Materials provided ▸
────────

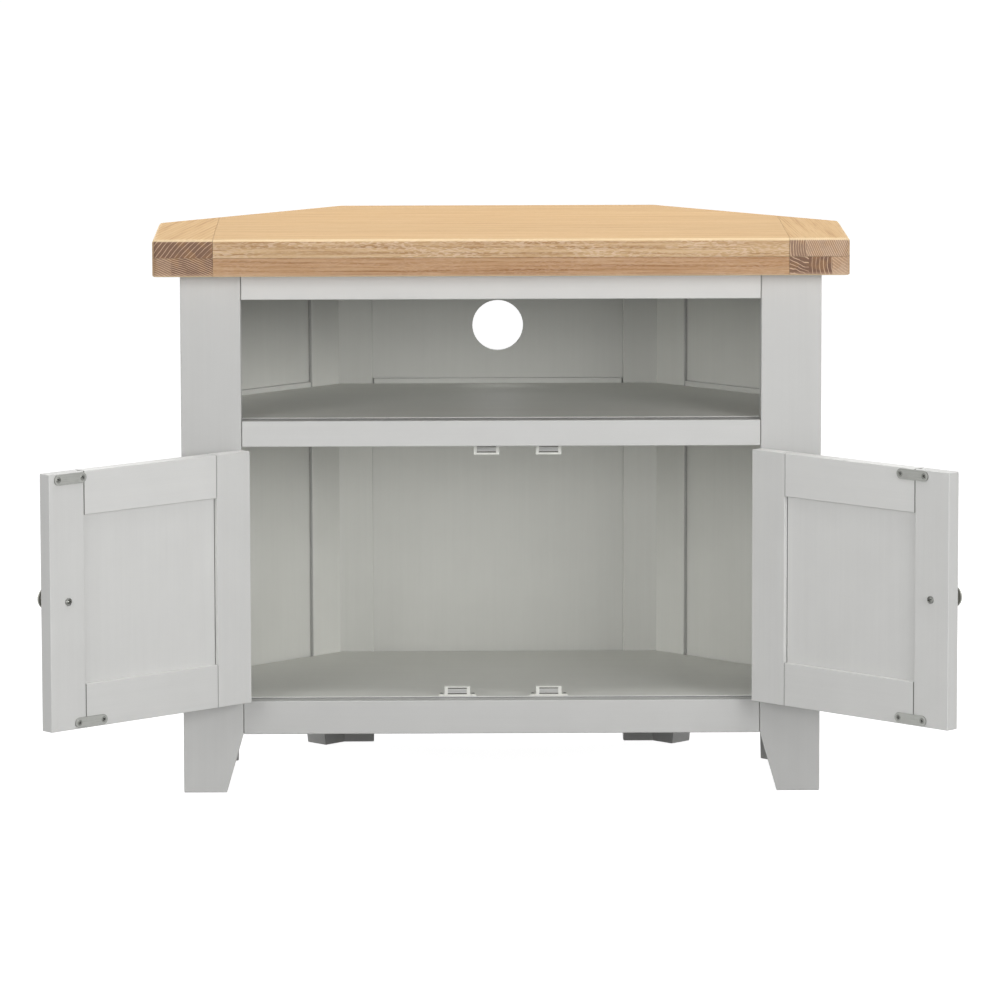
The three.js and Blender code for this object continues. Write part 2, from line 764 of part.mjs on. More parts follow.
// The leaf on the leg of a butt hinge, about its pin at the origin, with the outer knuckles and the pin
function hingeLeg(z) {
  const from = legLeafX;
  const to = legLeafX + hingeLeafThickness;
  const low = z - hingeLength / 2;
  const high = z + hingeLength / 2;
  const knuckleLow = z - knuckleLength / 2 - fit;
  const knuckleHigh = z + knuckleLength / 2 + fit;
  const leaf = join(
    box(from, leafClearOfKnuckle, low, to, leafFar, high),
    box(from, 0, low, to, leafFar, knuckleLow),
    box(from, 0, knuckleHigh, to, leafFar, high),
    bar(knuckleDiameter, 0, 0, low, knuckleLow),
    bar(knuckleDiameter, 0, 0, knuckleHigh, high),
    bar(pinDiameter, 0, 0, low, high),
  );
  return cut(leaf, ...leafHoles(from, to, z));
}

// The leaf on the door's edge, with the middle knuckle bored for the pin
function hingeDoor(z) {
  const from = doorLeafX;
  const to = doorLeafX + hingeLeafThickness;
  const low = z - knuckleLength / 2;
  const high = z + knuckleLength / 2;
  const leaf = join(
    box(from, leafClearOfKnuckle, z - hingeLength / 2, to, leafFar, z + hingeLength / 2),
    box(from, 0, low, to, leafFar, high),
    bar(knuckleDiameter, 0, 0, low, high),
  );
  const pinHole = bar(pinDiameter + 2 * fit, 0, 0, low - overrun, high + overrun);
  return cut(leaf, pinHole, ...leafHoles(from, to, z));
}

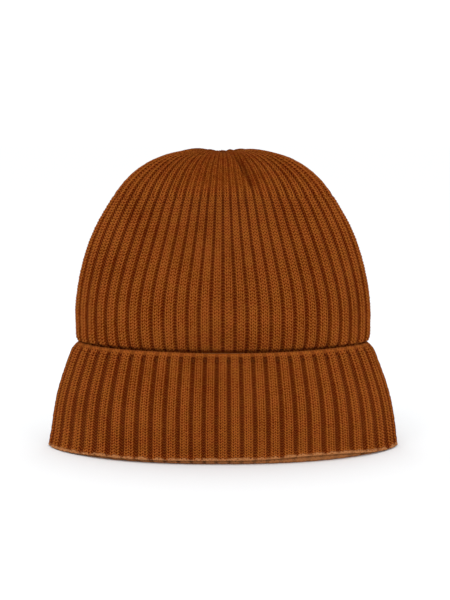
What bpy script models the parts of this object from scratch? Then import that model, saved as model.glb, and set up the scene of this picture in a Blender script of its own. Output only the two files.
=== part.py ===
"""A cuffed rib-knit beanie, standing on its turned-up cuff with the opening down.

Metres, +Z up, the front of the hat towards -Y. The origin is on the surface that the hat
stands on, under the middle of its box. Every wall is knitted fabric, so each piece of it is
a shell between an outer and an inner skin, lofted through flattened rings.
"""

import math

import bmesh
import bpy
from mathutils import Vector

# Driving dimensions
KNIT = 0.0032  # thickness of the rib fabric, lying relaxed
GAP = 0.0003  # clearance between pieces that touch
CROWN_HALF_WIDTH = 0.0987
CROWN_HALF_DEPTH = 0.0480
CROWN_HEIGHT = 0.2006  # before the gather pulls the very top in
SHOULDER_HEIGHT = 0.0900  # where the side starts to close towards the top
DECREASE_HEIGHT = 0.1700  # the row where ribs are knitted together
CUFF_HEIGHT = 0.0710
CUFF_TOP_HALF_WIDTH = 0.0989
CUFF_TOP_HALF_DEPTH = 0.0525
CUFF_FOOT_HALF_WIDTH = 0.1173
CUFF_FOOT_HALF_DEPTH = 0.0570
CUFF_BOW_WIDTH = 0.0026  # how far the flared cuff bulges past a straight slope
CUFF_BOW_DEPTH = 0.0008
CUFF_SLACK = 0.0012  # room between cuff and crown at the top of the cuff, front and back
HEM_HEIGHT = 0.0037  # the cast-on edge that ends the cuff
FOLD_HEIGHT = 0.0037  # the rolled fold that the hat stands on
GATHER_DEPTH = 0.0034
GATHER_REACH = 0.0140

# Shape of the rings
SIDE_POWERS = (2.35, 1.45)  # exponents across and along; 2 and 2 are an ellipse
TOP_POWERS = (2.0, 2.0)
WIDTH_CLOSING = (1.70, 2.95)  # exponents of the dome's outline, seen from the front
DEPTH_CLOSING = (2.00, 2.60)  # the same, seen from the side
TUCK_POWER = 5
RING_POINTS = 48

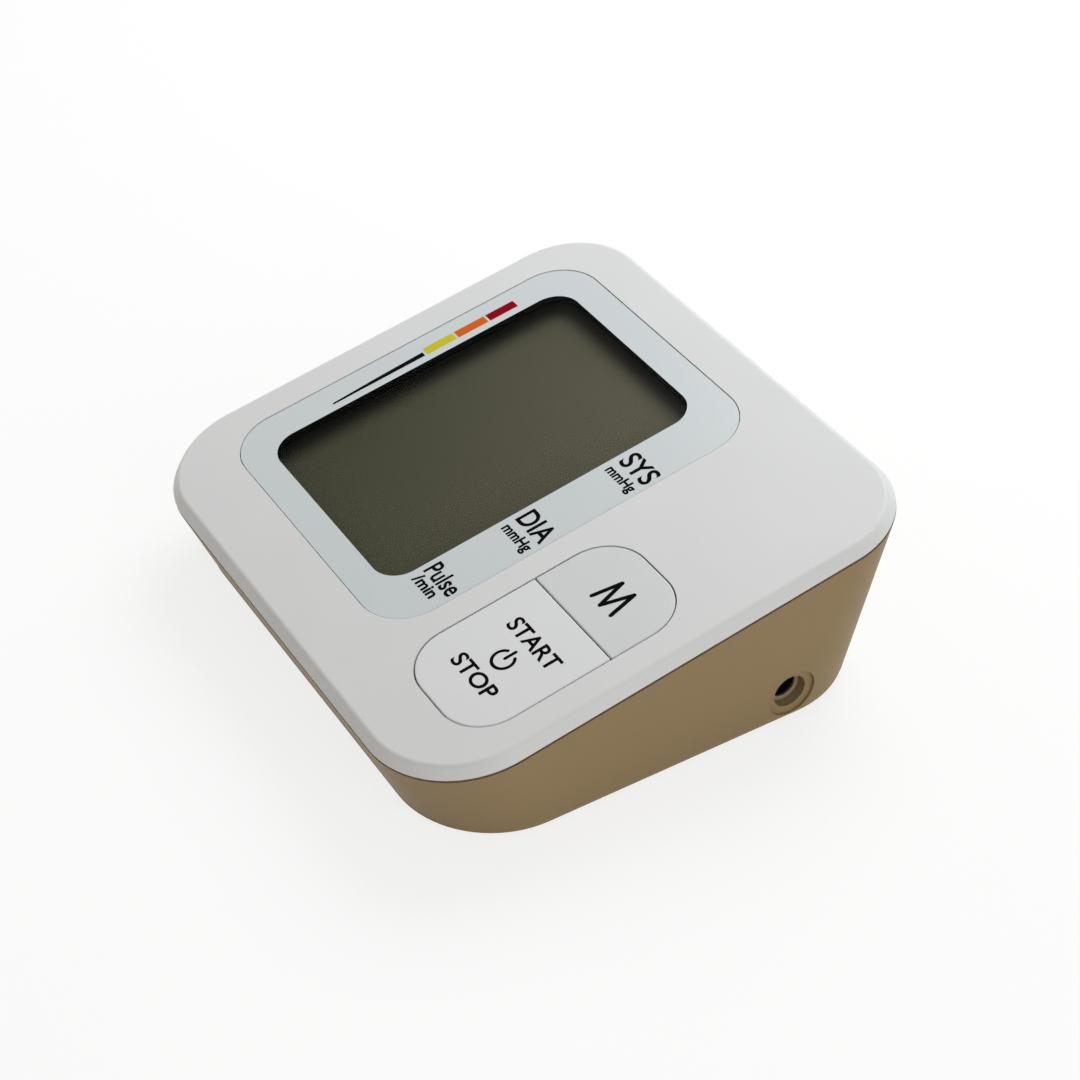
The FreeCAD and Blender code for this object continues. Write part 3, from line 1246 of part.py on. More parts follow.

────────

Aim ▸ Repeat, exactly and only, the lines from the beginning of the material through the line that contains "from mathutils import Vector".

Expected answer ▸
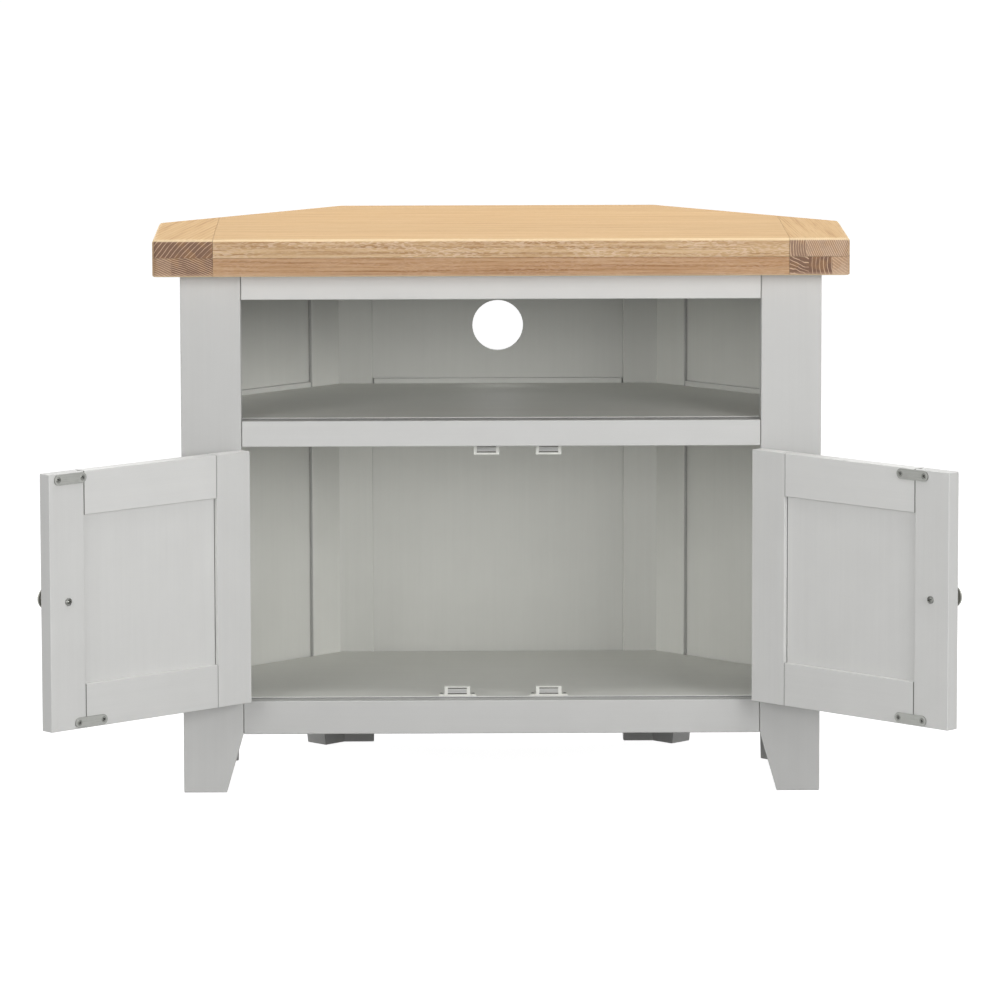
The three.js and Blender code for this object continues. Write part 2, from line 764 of part.mjs on. More parts follow.
// The leaf on the leg of a butt hinge, about its pin at the origin, with the outer knuckles and the pin
function hingeLeg(z) {
  const from = legLeafX;
  const to = legLeafX + hingeLeafThickness;
  const low = z - hingeLength / 2;
  const high = z + hingeLength / 2;
  const knuckleLow = z - knuckleLength / 2 - fit;
  const knuckleHigh = z + knuckleLength / 2 + fit;
  const leaf = join(
    box(from, leafClearOfKnuckle, low, to, leafFar, high),
    box(from, 0, low, to, leafFar, knuckleLow),
    box(from, 0, knuckleHigh, to, leafFar, high),
    bar(knuckleDiameter, 0, 0, low, knuckleLow),
    bar(knuckleDiameter, 0, 0, knuckleHigh, high),
    bar(pinDiameter, 0, 0, low, high),
  );
  return cut(leaf, ...leafHoles(from, to, z));
}

// The leaf on the door's edge, with the middle knuckle bored for the pin
function hingeDoor(z) {
  const from = doorLeafX;
  const to = doorLeafX + hingeLeafThickness;
  const low = z - knuckleLength / 2;
  const high = z + knuckleLength / 2;
  const leaf = join(
    box(from, leafClearOfKnuckle, z - hingeLength / 2, to, leafFar, z + hingeLength / 2),
    box(from, 0, low, to, leafFar, high),
    bar(knuckleDiameter, 0, 0, low, high),
  );
  const pinHole = bar(pinDiameter + 2 * fit, 0, 0, low - overrun, high + overrun);
  return cut(leaf, pinHole, ...leafHoles(from, to, z));
}

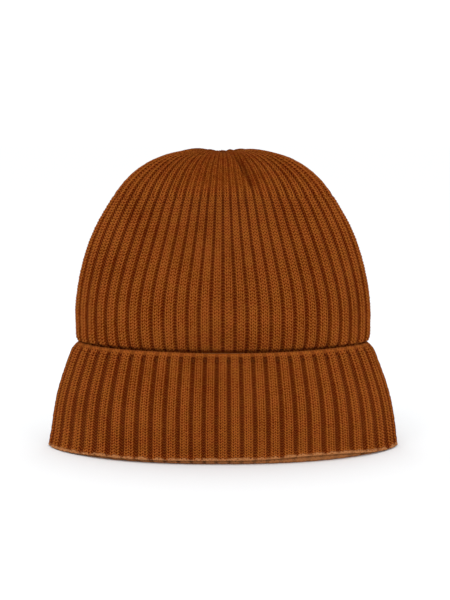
What bpy script models the parts of this object from scratch? Then import that model, saved as model.glb, and set up the scene of this picture in a Blender script of its own. Output only the two files.
=== part.py ===
"""A cuffed rib-knit beanie, standing on its turned-up cuff with the opening down.

Metres, +Z up, the front of the hat towards -Y. The origin is on the surface that the hat
stands on, under the middle of its box. Every wall is knitted fabric, so each piece of it is
a shell between an outer and an inner skin, lofted through flattened rings.
"""

import math

import bmesh
import bpy
from mathutils import Vector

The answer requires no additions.